AI will undoubtedly become second nature for common tasks. When we’re looking for a tool to assist in producing generic copy, to generate an image to smarten up a powerpoint slide, or indeed to rattle off some starters for 10 in creative ideation, AI will no doubt become de rigueur. For this reason alone, we need to rapidly upskill ourselves in the use of these tools.
But the point of creativity is to stand out. To be distinct. To create noticeability through difference. And you can’t do that by ploughing through an infinite reference library of all that has come before.
In his excellent essay, The age of average (please do read), Alex Murrell points to an increasing dominance of ‘convention and cliché’. In film, in fashion, in architecture, interior design, and yes, in advertising. The genericism that has overcome categories as far afield as car design, urban architecture, all the way down to the singular ‘Instagram Face’ and carbon copy book covers, delivers blandness at every turn. AI can add to this canon at lightning speed.
But it’s not where we really want to go, is it? What we all strive for in our work is to stand out, be distinct, and therefore get noticed. Which is why at AXIS this year we celebrated the notion of having cadavers from television crime dramas conveying the benefits of a life insured, and telcos providing the means, not just the intent, for websites to be more inclusive, and our transport agency shocking us with thoughts of losing ‘just the little one’.
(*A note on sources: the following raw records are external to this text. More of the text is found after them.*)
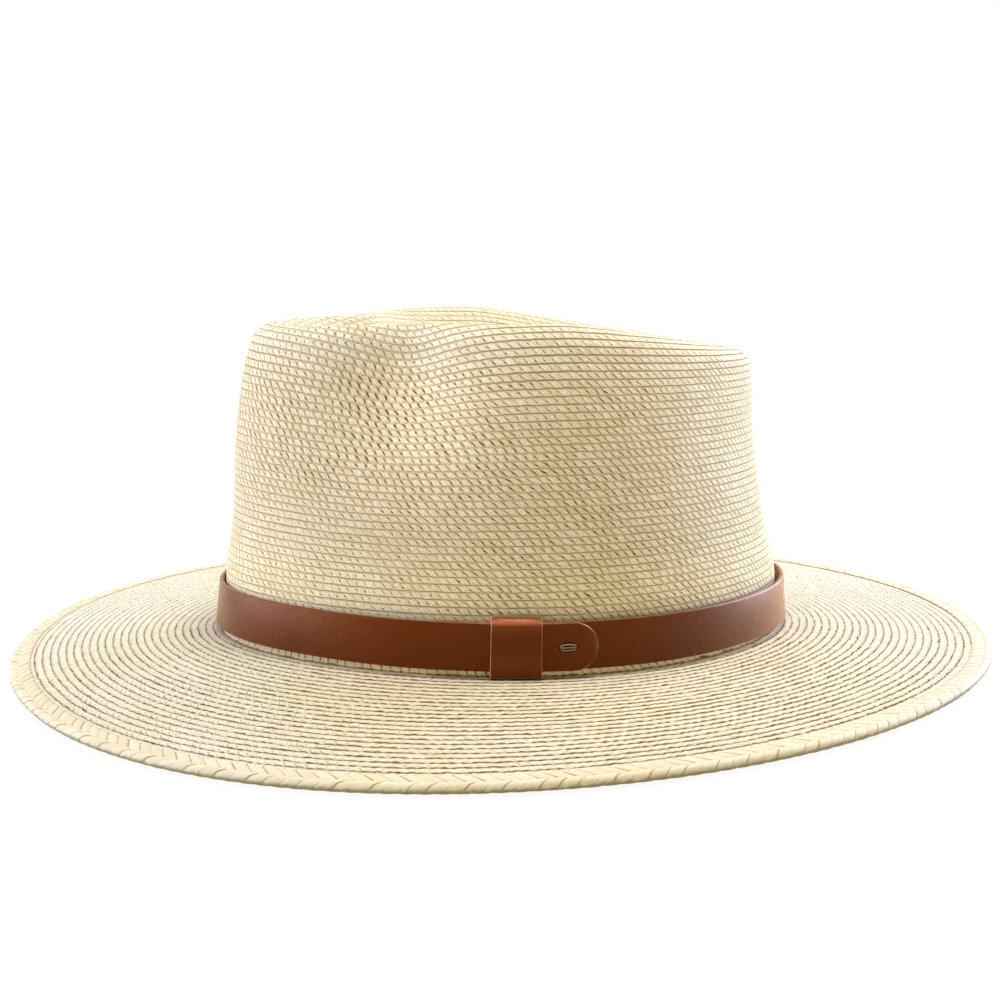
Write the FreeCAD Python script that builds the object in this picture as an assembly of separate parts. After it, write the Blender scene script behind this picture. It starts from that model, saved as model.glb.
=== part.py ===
import FreeCAD, Part
import math
import os

from FreeCAD import Vector

# A sewn straw-braid hat: teardrop crown with two front pinches, wide brim, rolled plaited edge and a leather band.
# Frame, in millimetres: +Z up, the hat stands on its brim edge at Z = 0, its front faces -Y and the wearer's left
# is +X. The crown, band and sweatband are drawn in the headline frame, whose XY plane is the top of the brim where
# it meets the crown, and are then seated: tipped back by headline_tilt and raised by headline_height.
# Round every oval, angle 0 is the rear (+Y), 90 the wearer's left (+X) and 180 the front (-Y).

# ---------------------------------------------------------------- driving dimensions
# Head opening: the outer oval of the crown's foot.
crown_half_length = 102.0
crown_half_width = 80.6
crown_slim = 0.06            # pulls the oval in at its four corners
crown_egg = 0.03             # widens the oval toward the rear
headline_height = 7.6        # of the headline's middle above the surface that the hat stands on
headline_tilt = 1.6          # degrees, lower at the rear

# Crown: heights of the ridge above the headline, and the long dent in the top.
ridge_height_front = 105.8
ridge_height_middle = 109.6
ridge_height_rear = 98.4
ridge_fall = 1.25            # 1 falls evenly toward the rear, more falls later
crown_wall = 1.9
dent_floor_height = 85.8
dent_floor_half_length = 42.0
dent_floor_half_width = 20.0
dent_floor_offset = 2.0      # of the dent's middle toward the rear

# Front pinches, one each side: a bowl pressed into the upper wall.
pinch_depth = 15.0
pinch_setback = 56.0         # in front of the crown's middle
pinch_spread = 19.0

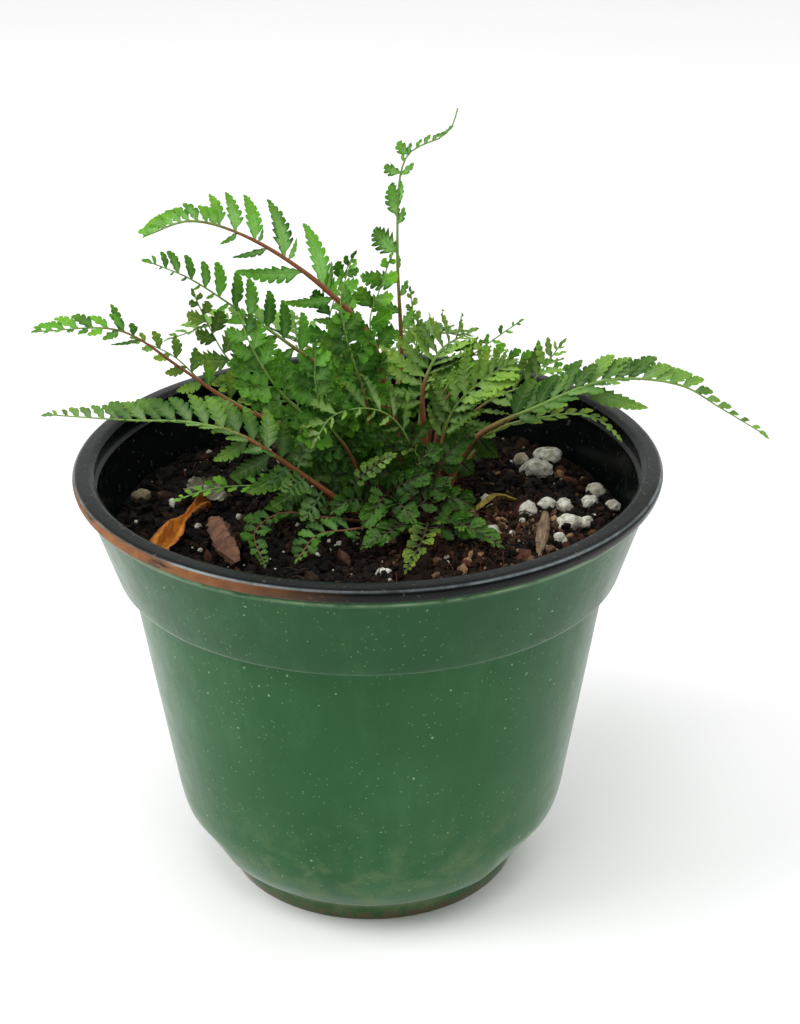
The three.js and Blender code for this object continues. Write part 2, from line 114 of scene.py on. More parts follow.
def cappedFaces(rows, columns, turn=-1, start=0):
    # the grid's quads and a flat cap on each end; turn is -1 or 1, whichever way round they point outwards
    last = start + (rows - 1) * columns
    return (gridFaces(rows, columns)[:, ::turn] + start).tolist() + [
        list(range(start, start + columns))[::-turn], list(range(last, last + columns))[::turn]]


def closedGrid(rings, first, last, turn=-1):
    # points and faces of rings that close on a single point at each end
    rows, columns = rings.shape[:2]
    k, end = np.arange(columns), (rows - 1) * columns
    after = (k + 1) % columns
    fans = (np.stack([np.full(columns, rows * columns), after, k], 1),
            np.stack([np.full(columns, rows * columns + 1), end + k, end + after], 1))
    faces = [face for group in (gridFaces(rows, columns), *fans) for face in group[:, ::turn].tolist()]
    return np.vstack([rings.reshape(-1, 3), first, last]), faces


def globe(rows, columns):
    polar, turn = np.linspace(0, np.pi, rows)[1:-1][:, None], circle(columns)[None, :]
    rings = [np.sin(polar) * np.cos(turn), np.sin(polar) * np.sin(turn), np.cos(polar) + 0 * turn]
    return closedGrid(np.stack(rings, -1), [0, 0, 1], [0, 0, -1])


def tube(line, radius, facing, sides=8):
    # a ring of points round every step of the path, its radius given for each step, with flat end caps
    along, up, side = pathFrames(line, facing)
    angle = circle(sides)[None, :, None]
    ring = np.cos(angle) * side[:, None, :] + np.sin(angle) * up[:, None, :]
    points = line[:, None, :] - ring * radius[:, None, None]
    return points.reshape(-1, 3), cappedFaces(len(line), sides)


def part(points, faces, slot=0, uv=None, **fields):
    faces = faces.tolist() if isinstance(faces, np.ndarray) else faces
    return {"points": np.asarray(points, float), "faces": faces, "slot": slot, "uv": uv, "fields": fields}


def linked(name, data):
    made = bpy.data.objects.new(name, data)
    bpy.context.scene.collection.objects.link(made)
    return made


def makePiece(name, parts, materials, nodes=(), sharp=None, smooth=True):
    # the parts as one mesh in metres, with their UVs and with their fields as point attributes
    start, faces, slots = 0, [], []
    for one in parts:
        faces += [[v + start for v in face] for face in one["faces"]]
        slots += np.broadcast_to(one["slot"], len(one["faces"])).tolist()
        start += len(one["points"])
    mesh = bpy.data.meshes.new(name)
    mesh.from_pydata((np.vstack([one["points"] for one in parts]) * 0.001).tolist(), [], faces)
    mesh.polygons.foreach_set("material_index", np.array(slots, np.int32))
    mesh.polygons.foreach_set("use_smooth", np.full(len(faces), smooth))
    if any(one["uv"] is not None for one in parts):
        uv = np.vstack([one["uv"] if one["uv"] is not None else np.zeros((len(one["points"]), 2))
                        for one in parts])
        corner = np.empty(len(mesh.loops), np.int32)
        mesh.loops.foreach_get("vertex_index", corner)
        mesh.uv_layers.new(name="UVMap").data.foreach_set("uv", uv[corner].ravel())
    for key in sorted({key for one in parts for key in one["fields"]}):
        given = [one["fields"].get(key) for one in parts]
        wide = next(g.ndim for g in given if g is not None) > 1
        value = np.concatenate([np.zeros((len(one["points"]), 3)[:1 + wide]) if g is None else g
                                for g, one in zip(given, parts)])
        kind, socket = ("FLOAT_VECTOR", "vector") if wide else ("FLOAT", "value")
        mesh.attributes.new(key, kind, "POINT").data.foreach_set(socket, value.ravel())
    for material in materials:
        mesh.materials.append(material)
    if sharp is not None:
        mesh.set_sharp_from_angle(angle=math.radians(sharp))
    mesh.update()
    piece = linked(name, mesh)
    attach(piece, "root")
    if nodes:
        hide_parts(*nodes)
    return piece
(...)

AI, for now anyway, is a wonderful tool, with many applications that will change the world. But in the creative world, it’s a tool for showing us what we need to avoid. The aggregation of all that has been done before is precisely what creativity enables us to break free from. The advances in AI are not something to hide from. They are technological enablers on steroids. But true creativity steps out from the shadows of the ‘right way to do things’, ‘best practice’ and the safety of what has gone before. The homogeneity observed in Alex Murrell’s essay will only multiply as people rush to let AI do all the work. Genuine creativity will stand out all the more. And that’s something we will continue to celebrate at AXIS for years to come.